The show produced by Sruthi Narayanan and Vinotha Narayanan under the banner of Monk Studios and directed by K. Manikandakumar. It premiered on Zee Tamil on 8 September 2025, and airs on Monday to Saturday and streams digitally on ZEE5.

== Plot ==
The series follows the story of Isai, a young woman blessed with a melodious singing voice but faced with after losing her parents and hearing in a tragic accident, then raised by her relatives Krishanan and Rukumani, where her life becomes even more difficult because of her aunt Rukumanani. In this tough environment, Isai's only source of comfort and love is her cousin Varshini, who stands by her through thick and thin.

Subadra Devi, from a wealthy family and an astrologer with a strong belief in horoscopes, wants to find the perfect brides for her sons Raghav and Vishal. Hoping for wealth and status, Rukmini manipulates the astrological charts to ensure that Varshini is matched with Raghav, while Isai is forced to marry Vishal when her aunt Rukmini manipulates her horoscope to meet Subadra's strict astrological beliefs. Vishal is in love with another girl, but Vishal is forced to marry Isai because of his mother and horoscope.
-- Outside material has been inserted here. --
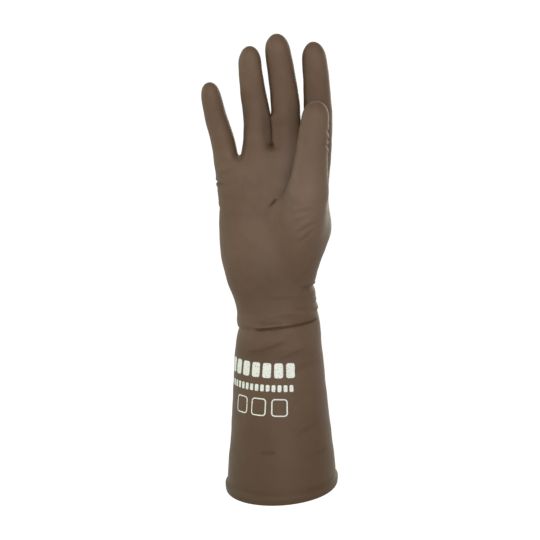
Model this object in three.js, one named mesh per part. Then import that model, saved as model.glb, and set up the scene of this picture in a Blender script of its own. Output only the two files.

However, Vishal is unaware of Isai's hearing impairment, their lives change when they learn the truth about Isai.

== Cast ==
=== Main ===
- Alya Manasa as Isai
- Rakshit Gopal → Akshay Kamal as Vishal
- Swathi as Subathra Devi

=== Recurring ===
- Smriti Kashyap → Sherin Janu as Sreeja (Main Antagonist)
- Nithin Kumar Krishnamurthy as Raghav
- Shabeena as Varshnini
- Anjana Mishra as Chithamani (Antagonist)
- Shiva Subramanian as Bhaskaran
- VJ Ayub as Ashok
- Koli Ramya as Yazhini
- Anuradha as Devaki
- Latha Rao → Ragavi Sasikumar as Rukmani
- Samritha as Pallavi
- Rajkanth as Krishanan
- Mahesh Prabha as Inspector Rathnavel
- Abhishek Shankar as Vijayaraghavan (Antagonist)
- Ramesh Khanna as Vaidyanathan
- Jeevitha Krishnan as Bhanumathi (Antagonist)
- Keerthi Vijay as Deepthi
- Arvind Kathare as Ramakrishnan
- J. Livingston as Isai's grandfather

=== Special Appearances ===
- Nalini as Alankaaram
- Senthilnathan as Vanangamudi
- Munish Raja as Arun
- Deepa Shankar as Pattammal
- Soodhu Kavvum Sivakumar as Balaraman
- Sanjay Kumar Asrani as Parthiban (dead)
- Nanjil Sampath as Himself
- Kavitha Solairaja as Parameshwari
- Unknown as Ratna
- Swaminathan as Sankaran
- Ajay Rathnam as Sreeja's acting father
- Anitha Venkat as Meenatchi
- Ambika as Doctor Mithra
- Meera Krishna as Doctor Narmada
- Sona Heiden as Governor of Tamil Nadu
- Raviprakash as Palani (fake Ashok)
- Ashika Padukone as Maari
- Bhargavi Eshwaramoorthy as Ramya (dead)
- Gayatri Jayaraman as Amman
- Unknown as Aadhi Lakshmi
- Mohan Vaidya as Subramani

== Production ==
=== Casting ===
After Iniya, Alya Manasa made a comeback through this series as "Isai", whilst Kannada television actor Rakshit made his Tamil debut as Vishal but he left the series and is replaced by Akshay Kamal. Swathi was cast as Subathra.

Nithin Kumar Krishnamurthy was cast in the another male lead role of Raghav after his notable performances in Endrendrum Punnagai. Smriti Kashyap cast was as Srija, who is in love with Vishal, however she left the show resulting in Sherin Janu to play the role.

=== Release ===
The first promo was released on 9 August 2025, which introduced the main characters of the series. The second promo was unveiled on 22 August 2025, featuring Subathra's past life story and main plot of the series.